All of which leads me to my final point which I will put bluntly:  Look for the clues!  We’ve all had days when we decided even before we were out of bed that nothing interesting was going to happen today.  We grunt and we groan.  We mention to the world in general that we’re bored.  We float along on auto-pilot and pretty much miss everything that happens.  We think to ourselves, “Whatever…”  

Or, we wake up.  We stay open to the possibility of being surprised.  Of course, the real key is to stay open not to the giant surprises that are so overwhelming that we couldn’t possibly miss them.  The truth is that some of the most amazing surprises of this life come in small packages.  When I walk in the prairie and pay attention, there are new things to see every day:  frogs and snakes and hawks and dragonflies that come in every shape and color.  When I walk through the rest of life there are new things, too:  seeing someone and realizing how much that I’ve missed them; receiving a thoughtful, kind act from someone else; realizing that I have a chance to offer someone else a thoughtful, kind act myself. 

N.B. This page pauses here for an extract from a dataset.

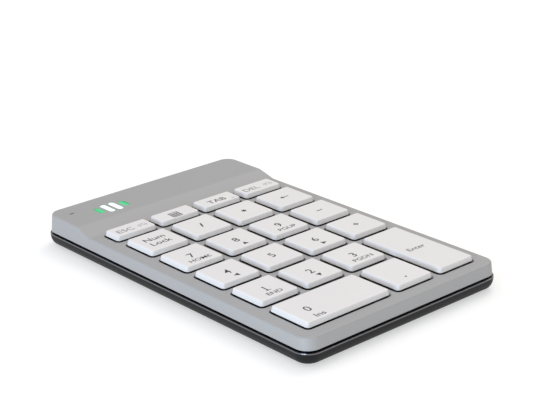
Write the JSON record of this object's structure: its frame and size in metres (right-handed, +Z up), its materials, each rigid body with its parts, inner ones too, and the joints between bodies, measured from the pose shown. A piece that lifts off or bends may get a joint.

 To put things slightly differently, life is full of clues about how amazing life us, about the chance we have to add to the amazement, and of how God is woven into every moment along the way.  We can look for those clues or we can blow right past them.  If we practice being awake and aware, if we look and then we look again because we know that God is in here somewhere, we will lead a deeper, richer, more meaningful life.  We will learn to squeeze the life out of life, itself.

Be like a child—humble, open, and full of awe.  Learn how not to be childish, refusing to be yet another adult who throws tantrums.  Learn to care about things that are worth caring about. Learn to let go of the others.  Make your life be about something more than you.  Finally, look for the clues, clues about how amazing the gift of life is and how present God is, too.  May God bless you all!